My second kid never really minded RF, so she's still RF at 3 years 4 months and 31 pounds.

My third kid is only seven months old and about 17 pounds. Obviously he's still RF. In fact, he's still in the baby bucket! (A Chicco KeyFit 30, so he'll probably be in it until about 12 or 15 months.)

Nealy


----------



## Evergreen (Nov 6, 2002)

Well, I picked 7.

With Dylan (who is now 6) I knew about the benefits of ERF but I thought ERF meant anything past 12 mos and 20 lbs. So she was turned at around two which everyone thought was really late.

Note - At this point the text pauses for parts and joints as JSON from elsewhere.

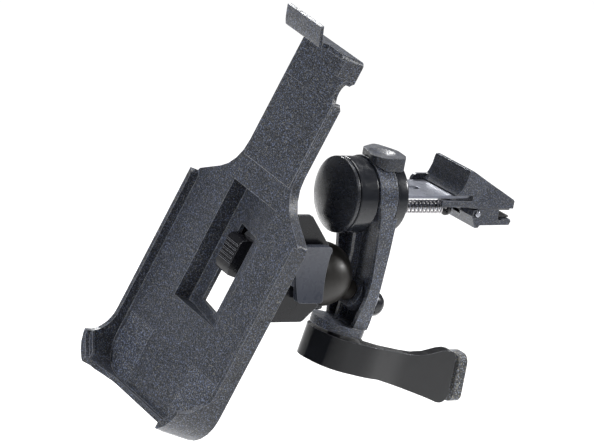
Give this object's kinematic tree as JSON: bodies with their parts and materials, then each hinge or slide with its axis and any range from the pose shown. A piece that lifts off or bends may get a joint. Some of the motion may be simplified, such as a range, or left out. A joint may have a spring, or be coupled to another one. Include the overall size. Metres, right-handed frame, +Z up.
{
  "type": "car air vent phone mount",
  "caption": "Phone cradle with hooked corners on a ball-jointed arm, with a sprung clip for a car's air-vent blade and a prop foot that rests below the vent.",
  "frame": {"origin": "middle of the upper grip pad's lower face, where the top of a vent blade is held", "axes": "+Y into the vent along the clip, +Z up, +X to the right-hand side seen by the driver"},
  "size_m": [0.0672, 0.1281, 0.133],
  "materials": {
    "grained_plastic": "fine grain",
    "satin_plastic": "satin",
    "dark_plastic": "satin",
    "ball_plastic": "polished",
    "rubber": "textured",
    "plated_steel": "plated",
    "spring_steel": "drawn"
  },
  "bodies": {
    "vent_clip": {"clip_housing": "satin_plastic", "pivot_axle": "plated_steel", "tongue_plate": "plated_steel", "upper_jaw": "satin_plastic", "upper_grip_pad": "rubber", "jaw_pin": "plated_steel", "clip_spring": "spring_steel"},
    "lower_jaw_group": {"lower_jaw": "satin_plastic", "lower_grip_pad": "rubber"},
    "trigger": {"trigger_lever": "grained_plastic", "draw_rod": "plated_steel", "rod_collar": "dark_plastic"},
    "arm": {"arm_housing": "grained_plastic", "hub_ring": "satin_plastic", "hub_cap": "grained_plastic", "thrust_washer": "plated_steel", "ball_stud": "ball_plastic", "stud_washer": "plated_steel", "stud_nut": "satin_plastic", "foot_screw": "plated_steel"},
    "foot": {"foot_lever": "satin_plastic", "foot_pad": "rubber"},
    "liner_group": {"ball_liner": "dark_plastic"},
    "bracket": {"ball_bracket": "dark_plastic", "swivel_retainer": "plated_steel", "button_spring_near": "spring_steel", "button_spring_far": "spring_steel"},
    "squeeze_button_near_group": {"squeeze_button_near": "satin_plastic"},
    "squeeze_button_far_group": {"squeeze_button_far": "satin_plastic"},
    "adapter": {"adapter_plate": "dark_plastic"},
    "latch": {"release_latch": "dark_plastic"},
    "cradle": {"cradle_shell": "grained_plastic"}
  },
  "joints": [
    {"name": "trigger_pull", "type": "slide", "parent": "vent_clip", "child": "trigger", "axis": [0, -1, 0], "range_m": [0, 0.002], "stiffness_N_per_m": 3000, "deforming": ["clip_spring"]},
    {"name": "jaw_open", "type": "hinge", "parent": "vent_clip", "child": "lower_jaw_group", "pos_m": [0, -0.01105, -0.0011], "axis": [1, 0, 0], "range_deg": [-12, 0], "stiffness_Nm_per_rad": 0.005},
    {"name": "arm_swivel", "type": "hinge", "parent": "vent_clip", "child": "arm", "pos_m": [0, -0.06035, 0.0022], "axis": [0, 1, 0], "range_deg": [-60, 60]},
    {"name": "foot_swing", "type": "hinge", "parent": "arm", "child": "foot", "pos_m": [0, -0.0505, -0.0431], "axis": [0, 0.1874, 0.9823], "range_deg": [-30, 30]},
    {"name": "cradle_pan", "type": "hinge", "parent": "arm", "child": "liner_group", "pos_m": [0, -0.06085, -0.024], "axis": [0, 0, 1], "range_deg": [-25, 25]},
    {"name": "cradle_tilt", "type": "hinge", "parent": "liner_group", "child": "bracket", "pos_m": [0, -0.06085, -0.024], "axis": [1, 0, 0], "range_deg": [-12, 25]},
    {"name": "button_press_near", "type": "slide", "parent": "bracket", "child": "squeeze_button_near_group", "axis": [-1, 0, 0], "range_m": [0, 0.001], "stiffness_N_per_m": 1500, "deforming": ["button_spring_near"]},
    {"name": "button_press_far", "type": "slide", "parent": "bracket", "child": "squeeze_button_far_group", "axis": [1, 0, 0], "range_m": [0, 0.001], "stiffness_N_per_m": 1500, "deforming": ["button_spring_far"]},
    {"name": "cradle_turn", "type": "hinge", "parent": "bracket", "child": "adapter", "pos_m": [0.0007, -0.0865, -0.01666], "axis": [0, -0.9553, 0.2957], "range_deg": [-90, 90]},
    {"name": "latch_slide", "type": "slide", "parent": "adapter", "child": "latch", "axis": [-0.0872, -0.2946, -0.9516], "range_m": [0, 0.004], "stiffness_N_per_m": 300},
    {"name": "cradle_slide", "type": "slide", "parent": "adapter", "child": "cradle", "axis": [0.0872, 0.2946, 0.9516], "range_m": [0, 0.007]}
  ],
  "couplings": [
    {"joint": "jaw_open", "follows": "trigger_pull", "rad_per_m": -78}
  ]
}
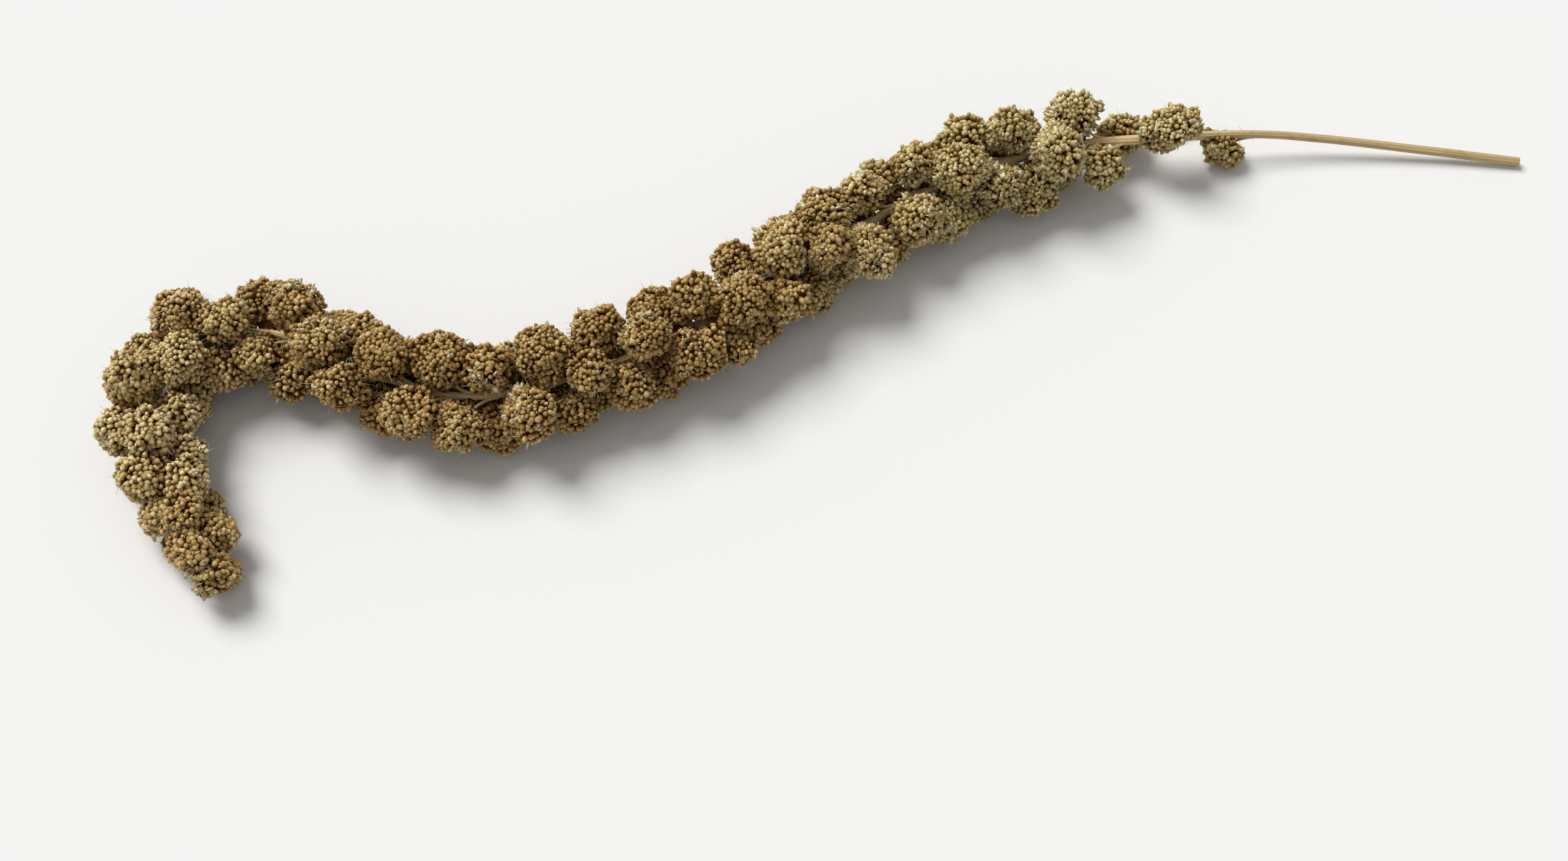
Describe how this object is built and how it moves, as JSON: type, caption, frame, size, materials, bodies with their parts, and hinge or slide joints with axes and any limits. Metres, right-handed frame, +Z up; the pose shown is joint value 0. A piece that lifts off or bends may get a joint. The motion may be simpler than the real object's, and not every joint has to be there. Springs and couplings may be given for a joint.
{
  "type": "millet seed head",
  "caption": "Dried spray of foxtail millet with a cut bare stem: round lobes of seeds along a curved rachis, lying on a surface.",
  "frame": {"origin": "centre of the outline on the surface that the spray lies on", "axes": "+X along the spray's length, from the tip end towards the cut end of the stem; +Z up, out of the surface"},
  "size_m": [0.4004, 0.1556, 0.031],
  "materials": {
    "millet_seed": "dry hulled seeds, satin on each hull, with dark gaps, fine bristles and pale papery scales",
    "straw": "dry straw, satin, finely grooved lengthwise"
  },
  "bodies": {
    "root": {"head": "millet_seed", "stem": "straw"}
  },
  "joints": []
}
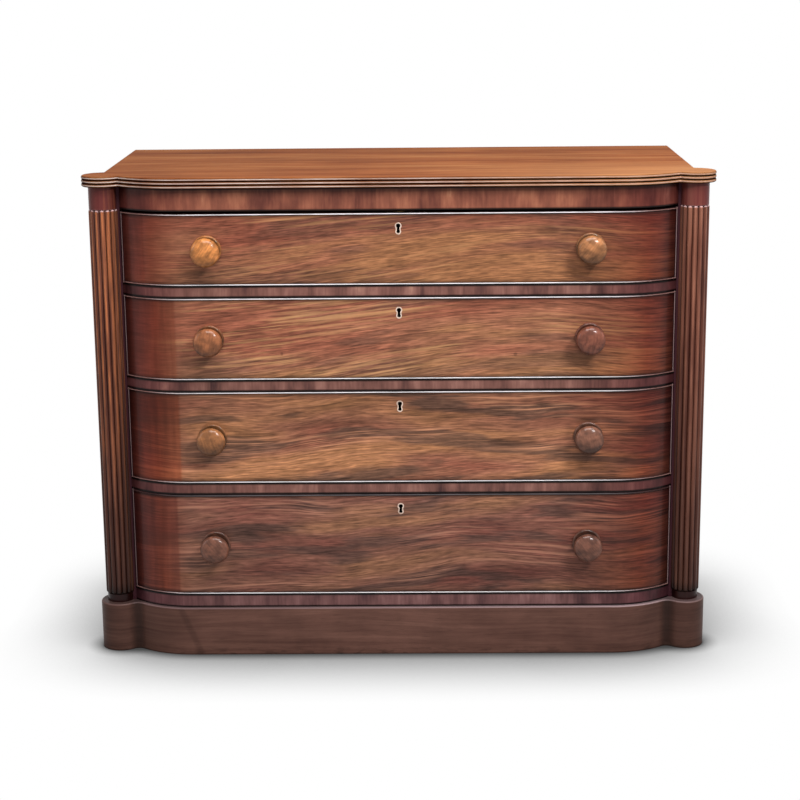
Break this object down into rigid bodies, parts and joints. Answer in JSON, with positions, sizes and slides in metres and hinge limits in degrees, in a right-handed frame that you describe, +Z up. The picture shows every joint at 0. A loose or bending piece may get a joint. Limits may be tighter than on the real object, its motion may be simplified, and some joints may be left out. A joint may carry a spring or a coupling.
{
  "type": "chest of drawers",
  "caption": "Mahogany chest of drawers with rounded front ends, reeded corner columns, turned knobs, a reeded top edge and a plinth.",
  "frame": {"origin": "middle of the chest's bounding box, on the floor", "axes": "+X to the chest's left-hand end as it faces you, along its length (viewer's right); +Y to its back; +Z up"},
  "size_m": [1.148, 0.521, 0.9015],
  "materials": {
    "mahogany_top": "French polished",
    "mahogany_crossbanded": "French polished, cross-banded",
    "mahogany_sides": "French polished",
    "mahogany_columns": "French polished",
    "mahogany_plinth": "worn polish",
    "mahogany_drawer_fronts": "French polished veneer",
    "mahogany_beads": "French polished",
    "mahogany_knobs": "French polished, turned",
    "pine": "bare, aged",
    "oak": "bare, aged",
    "brass": "old polish",
    "steel": "dull"
  },
  "bodies": {
    "carcass": {"top_board": "mahogany_top", "frieze_rail": "mahogany_crossbanded", "side_left": "mahogany_sides", "side_right": "mahogany_sides", "front_posts": "mahogany_sides", "column_left": "mahogany_columns", "column_right": "mahogany_columns", "divider_rail_1": "mahogany_crossbanded", "divider_rail_2": "mahogany_crossbanded", "divider_rail_3": "mahogany_crossbanded", "bottom_rail": "mahogany_crossbanded", "bottom_board": "pine", "dust_boards": "pine", "drawer_runners": "pine", "drawer_guides": "pine", "drawer_kickers": "pine", "drawer_stops": "pine", "top_rails": "pine", "back_boards": "pine", "plinth_front": "mahogany_plinth", "plinth_blocks": "mahogany_plinth", "plinth_sides": "mahogany_plinth", "plinth_back": "pine", "glue_blocks": "pine"},
    "drawer_1": {"drawer_1_front": "mahogany_drawer_fronts", "drawer_1_sides": "oak", "drawer_1_back": "oak", "drawer_1_bottom": "oak", "drawer_1_beads": "mahogany_beads", "drawer_1_knobs": "mahogany_knobs", "drawer_1_escutcheon": "brass", "drawer_1_lock": "brass"},
    "lock_bolt_1": {"drawer_1_lock_bolt": "steel"},
    "drawer_2": {"drawer_2_front": "mahogany_drawer_fronts", "drawer_2_sides": "oak", "drawer_2_back": "oak", "drawer_2_bottom": "oak", "drawer_2_beads": "mahogany_beads", "drawer_2_knobs": "mahogany_knobs", "drawer_2_escutcheon": "brass", "drawer_2_lock": "brass"},
    "lock_bolt_2": {"drawer_2_lock_bolt": "steel"},
    "drawer_3": {"drawer_3_front": "mahogany_drawer_fronts", "drawer_3_sides": "oak", "drawer_3_back": "oak", "drawer_3_bottom": "oak", "drawer_3_beads": "mahogany_beads", "drawer_3_knobs": "mahogany_knobs", "drawer_3_escutcheon": "brass", "drawer_3_lock": "brass"},
    "lock_bolt_3": {"drawer_3_lock_bolt": "steel"},
    "drawer_4": {"drawer_4_front": "mahogany_drawer_fronts", "drawer_4_sides": "oak", "drawer_4_back": "oak", "drawer_4_bottom": "oak", "drawer_4_beads": "mahogany_beads", "drawer_4_knobs": "mahogany_knobs", "drawer_4_escutcheon": "brass", "drawer_4_lock": "brass"},
    "lock_bolt_4": {"drawer_4_lock_bolt": "steel"}
  },
  "joints": [
    {"name": "drawer_1_slide", "type": "slide", "parent": "carcass", "child": "drawer_1", "axis": [0, -1, 0], "range_m": [0, 0.36]},
    {"name": "lock_bolt_1_slide", "type": "slide", "parent": "drawer_1", "child": "lock_bolt_1", "axis": [0, 0, 1], "range_m": [0, 0.008]},
    {"name": "drawer_2_slide", "type": "slide", "parent": "carcass", "child": "drawer_2", "axis": [0, -1, 0], "range_m": [0, 0.36]},
    {"name": "lock_bolt_2_slide", "type": "slide", "parent": "drawer_2", "child": "lock_bolt_2", "axis": [0, 0, 1], "range_m": [0, 0.008]},
    {"name": "drawer_3_slide", "type": "slide", "parent": "carcass", "child": "drawer_3", "axis": [0, -1, 0], "range_m": [0, 0.36]},
    {"name": "lock_bolt_3_slide", "type": "slide", "parent": "drawer_3", "child": "lock_bolt_3", "axis": [0, 0, 1], "range_m": [0, 0.008]},
    {"name": "drawer_4_slide", "type": "slide", "parent": "carcass", "child": "drawer_4", "axis": [0, -1, 0], "range_m": [0, 0.36]},
    {"name": "lock_bolt_4_slide", "type": "slide", "parent": "drawer_4", "child": "lock_bolt_4", "axis": [0, 0, 1], "range_m": [0, 0.008]}
  ]
}
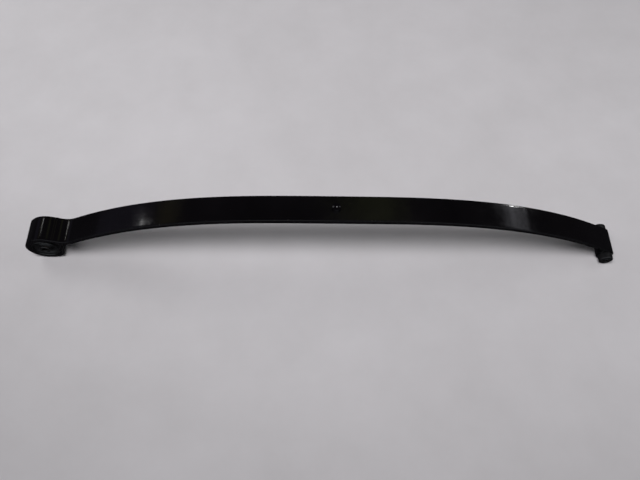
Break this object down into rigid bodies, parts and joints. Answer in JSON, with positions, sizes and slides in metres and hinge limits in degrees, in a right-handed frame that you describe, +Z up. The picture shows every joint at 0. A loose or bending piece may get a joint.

Ava (will be 3 in October) I had taken her car seat out of my car to put in my mom's. When I tried to put it back rf it wasn't working and I got frustrated so I put it in ff and got it nice and tight. She was 27 months but really skinny (over 20 lbs though). I never turned it back around.


----------



## pixels99 (Jul 8, 2009)

10. My daughter rides rear-facing in a Radian with a 40 pound weight limit. If she stays on her growth curve, she could still be RFing at age 6-7 years. My plans are:
Turn her FFing if she outgrows the RFing limits (of course).
At age 4, take her wishes into consideration, though she doesn't get the final say.
Upon starting Kindy, turn her FFing, unless she expresses a clear desire to stay RFing.


----------



## Anastasiya (Jun 13, 2006)

I picked 1 and 7

1 - I knew the benefits and kept my dd RFacing till she was almost 4. That's when she grew out of her Radian RFacing - she had reached the 33 pound cutoff.

and

7 - I kept DS1 RFacing to about 2.5. I turned him when I turned his sister because he already weighed 30 pounds. I realized that while it would have taken awhile for him to gain the last 3 pounds (now at 3.5 he's 36 pounds), he and his sister do everything together, and it was a big fuss that she got to turn but he didn't. So I gave in.

Our DS2 and DS3 will RFace to the limits of their seats (Radians with the old 33 pound limit).


----------



## sapphire_chan (May 2, 2005)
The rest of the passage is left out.